Let’s start with understanding the problem with praise. The first issue is that it is often based on things that the child has no control over, like beauty and intelligence (see Carol Dweck’s work). These things fall under what we would call a “fixed” mindset because the child doesn’t see that he or she has any control over them. Either you’re smart or you’re not. And, oddly, just upping the praise on smart doesn’t work because kids fear being seen as “not smart” so they stop challenging themselves and always go for the easy way out. Not the lessons we want them to learn.
The second issue is that praise is almost always still conditional. We don’t praise our children for just anything and so they receive more praise on certain occasions than others. We also tend to heap praise on things that are about success, not just effort – winning the race, getting As, finishing a task successfully – and this can make that praise feel more like it’s conditional. This can also make the absence of praise seem like the punishment or love withdrawal.
The question now is how we cope with this. You can never praise and focus instead on comments that reflect back to the child and their accomplishments – “You did it!” “How do you feel about that?” – which are commonly recommended, but many parents lash out against. In a culture that has been awash with praise, it’s really hard to do that.
We don’t want to just have our child reflect on their own accomplishments, but we want them to feel our love for them as well, which is what we often try to do with praise.
This brings me to my favourite sentence in place of overt praise and in place of pure reflection:
“I love watching you…”
I wish I could remember the source and looking it up seems to lead to morbid lyrics from a seemingly death-metal band. I did not get it from there. But I love using this one because it (a) doesn’t praise an outcome or a trait and thus can be used whenever our child takes part in something, (b) doesn’t just reflect back but tells our child we love them and what they are doing, and (c) doesn’t make our love conditional upon any particular outcome. You can say this to a child who just lost a hockey game or who fell and couldn’t finish a race or who painted the world’s worst painting. And you can’t use it for a child’s looks or intelligence because it simply doesn’t make sense.
When Things Are Bad
This is the hard time. The time when our kids have done something they shouldn’t, possibly triggering intense anger in us because of our own histories, and we are ready to lash out at them. Yes, “lash out” because that’s what punishment, yelling, love withdrawal, and so on are forms of. Many of us know that punishment isn’t right. We know our kids need connection first. The problem is getting from point A (our reactions) to point B (connection, not punishment).

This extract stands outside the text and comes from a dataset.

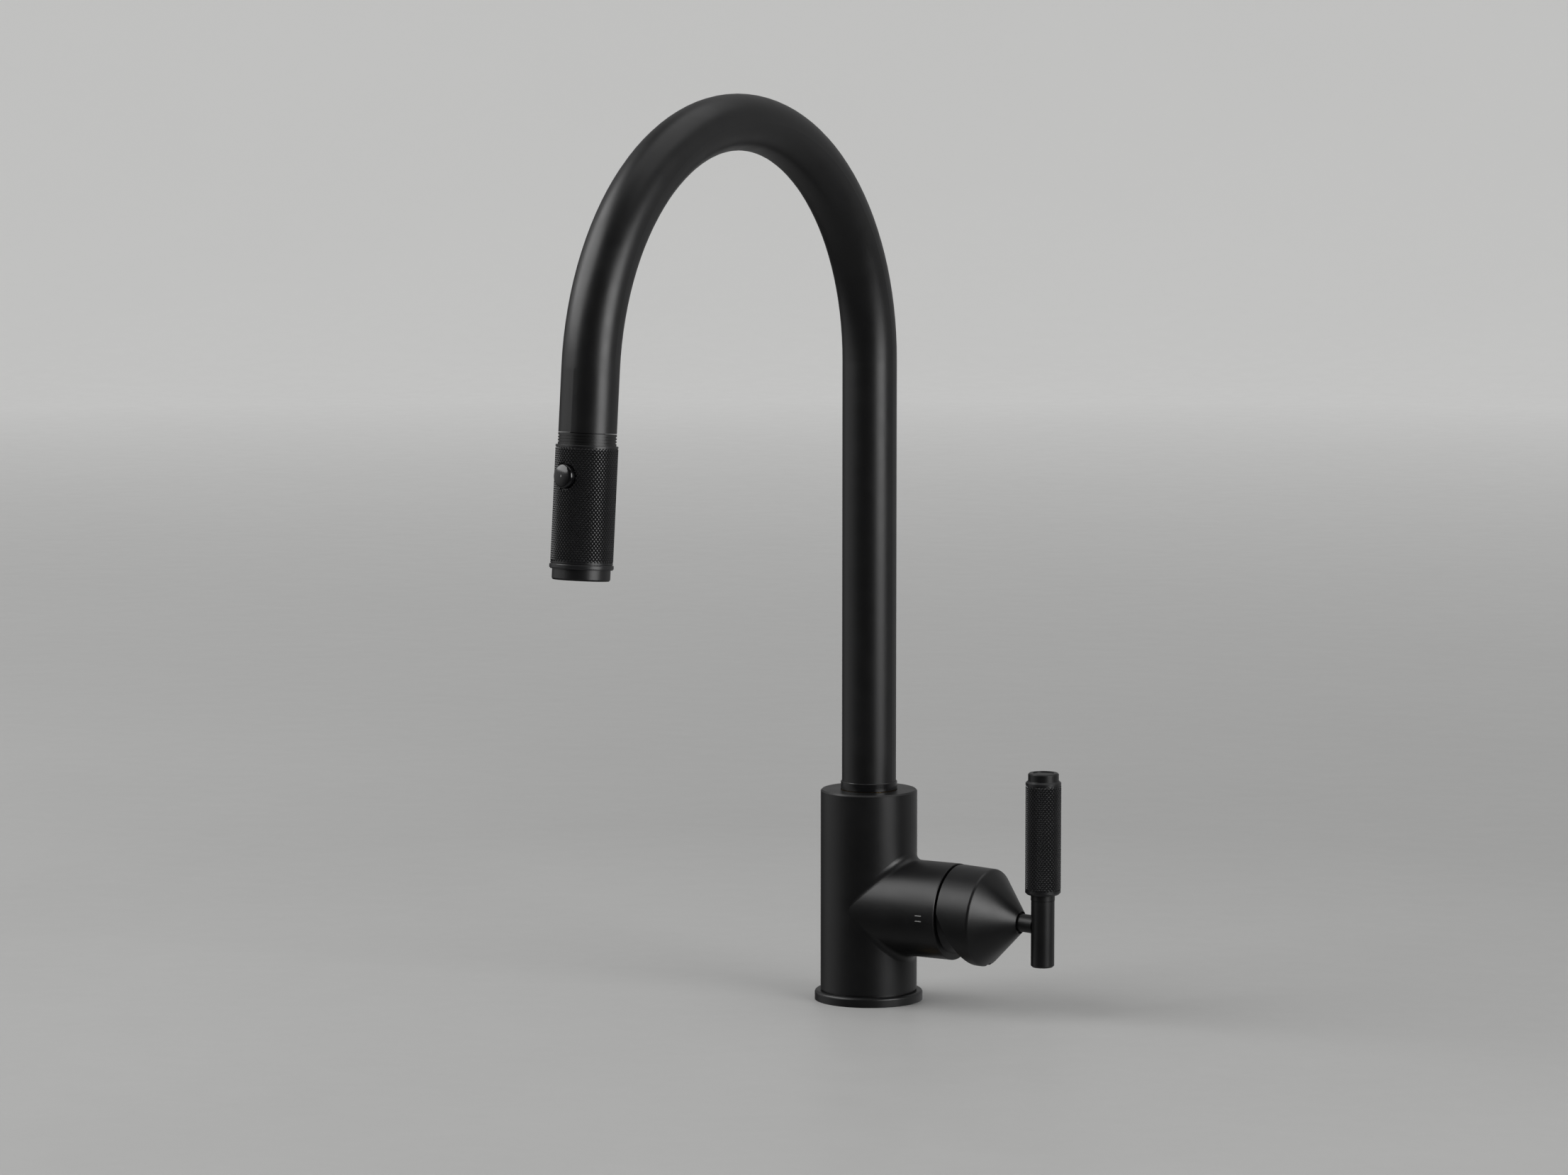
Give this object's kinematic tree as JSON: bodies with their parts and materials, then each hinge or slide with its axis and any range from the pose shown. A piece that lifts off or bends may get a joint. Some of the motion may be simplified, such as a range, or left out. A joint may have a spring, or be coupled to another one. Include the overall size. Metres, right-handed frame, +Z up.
{
  "type": "pull-down kitchen mixer tap",
  "caption": "Deck-mounted single-lever mixer tap with a swivelling gooseneck spout, a knurled pull-down spray head with a button, and a knurled lever rod on a side branch.",
  "frame": {"origin": "centre of the tap hole, on the worktop's top face", "axes": "+Z up, +X along the lever branch, -Y the way the spout reaches over the sink"},
  "size_m": [0.1411, 0.3029, 0.531],
  "materials": {
    "satin_black": "satin",
    "knurled_black": "satin",
    "gloss_black": "glossy",
    "black_plastic": "matte",
    "brass": "machined",
    "steel": "machined",
    "rubber": "matte",
    "ceramic": "polished",
    "nylon": "matte",
    "hose_braid": "woven"
  },
  "bodies": {
    "tap_body": {"base_ring": "satin_black", "base_gasket": "rubber", "threaded_shank": "brass", "clamp_gasket": "rubber", "clamp_washer": "steel", "clamp_nut": "brass", "body_casting": "satin_black", "hose_guide": "nylon", "spout_stop_screw": "steel", "cartridge_base": "nylon", "cartridge_seals": "rubber", "fixed_disc": "ceramic", "cartridge_housing": "nylon", "cartridge_nut": "brass", "trim_dome": "black_plastic"},
    "spout": {"spout_tube": "satin_black", "spout_stem": "brass", "upper_glide_ring": "nylon", "lower_glide_ring": "nylon", "swivel_o_ring": "rubber", "spout_foot_ring": "gloss_black", "dock_insert": "black_plastic", "hose_in_spout": "hose_braid"},
    "spray_head": {"hose_tail": "hose_braid", "hose_ferrule": "steel", "docking_nose": "black_plastic", "dock_o_ring": "rubber", "check_valve": "nylon", "head_collar": "satin_black", "spray_sleeve": "knurled_black", "waterway_core": "black_plastic", "button_bezel": "black_plastic", "button_spring": "steel", "face_seal": "rubber", "spray_face": "black_plastic", "aerator": "black_plastic", "face_ring": "satin_black"},
    "button": {"spray_button": "gloss_black"},
    "diverter": {"diverter_plunger": "nylon"},
    "cartridge_turn": {"cartridge_rotor": "nylon", "pivot_pin": "steel"},
    "valve_disc": {"moving_disc": "ceramic", "disc_carrier": "nylon"},
    "lever": {"cartridge_stem": "steel", "lever_hub": "satin_black", "hub_set_screw": "steel", "hub_end_ring": "black_plastic", "neck_bar": "satin_black", "lever_rod": "satin_black", "grip_lock_ring": "satin_black", "knurled_grip": "knurled_black", "grip_cap": "satin_black"}
  },
  "joints": [
    {"name": "spout_swivel", "type": "hinge", "parent": "tap_body", "child": "spout", "pos_m": [0, 0, 0.11], "axis": [0, 0, 1], "range_deg": [-67.5, 72.5]},
    {"name": "head_pull_out", "type": "slide", "parent": "spout", "child": "spray_head", "axis": [-0.0038, -0.0871, -0.9962], "range_m": [0, 0.2], "deforming": ["hose_tail"]},
    {"name": "button_press", "type": "slide", "parent": "spray_head", "child": "button", "axis": [0.1992, 0.9762, -0.0861], "range_m": [0, 0.0015], "stiffness_N_per_m": 1500, "springref_m": -0.001, "deforming": ["button_spring"]},
    {"name": "diverter_shift", "type": "slide", "parent": "spray_head", "child": "diverter", "axis": [-0.0038, -0.0871, -0.9962], "range_m": [0, 0.0015]},
    {"name": "lever_turn", "type": "hinge", "parent": "tap_body", "child": "cartridge_turn", "pos_m": [0.04, 0, 0.05], "axis": [1, 0, 0], "range_deg": [-45, 45]},
    {"name": "lever_lift", "type": "hinge", "parent": "cartridge_turn", "child": "lever", "pos_m": [0.04, 0, 0.05], "axis": [0, 1, 0], "range_deg": [0, 20]},
    {"name": "disc_shift", "type": "slide", "parent": "cartridge_turn", "child": "valve_disc", "axis": [0, 0, 1], "range_m": [0, 0.0017]}
  ],
  "couplings": [
    {"joint": "diverter_shift", "follows": "button_press", "ratio": 1},
    {"joint": "disc_shift", "follows": "lever_lift", "m_per_rad": 0.004465}
  ]
}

Step 1: Stop and breathe. Seriously. There is nothing your child has done that requires you to respond immediately once they are safe (if safety was ever an issue). Take 5 or 10 deep breathes and even close your eyes if you need to. Your child may ask what’s happening and feel free to use your hand to motion “one minute” and you can explain later that you were calming yourself down because you were feeling upset (a wonderful way to model such behaviour for our kids too).
Step 2: Look at your child and think of something wonderful they’ve done. Yes, they have just done something “bad” or triggering, but that is not the whole of who they are and if we want to respond to them instead of react to what they did, we need to have the whole of them in mind. Don’t speak until you’ve had this in mind and can feel the shift of your emotions from anger to something more calm.
Step 3: Say “I love you” and mean it. This is why the wonderful thought is needed because as much as we know we love our kids at all times, when we’re angry and we say it, they feel the difference. But we want our kids to know at all times that we love them and this is perhaps even more important when they have done something we want to correct. Our love is not conditional upon them improving. Our love is going to help them improve.
Step 4: Hug them. Physical touch goes a long way and it can calm our children’s nerves, as they probably know by this stage that they have done something you aren’t too thrilled with. This anxiety can inhibit their ability to listen to what we are saying for fear of what is coming next. Loving them first allows them to calm and listen.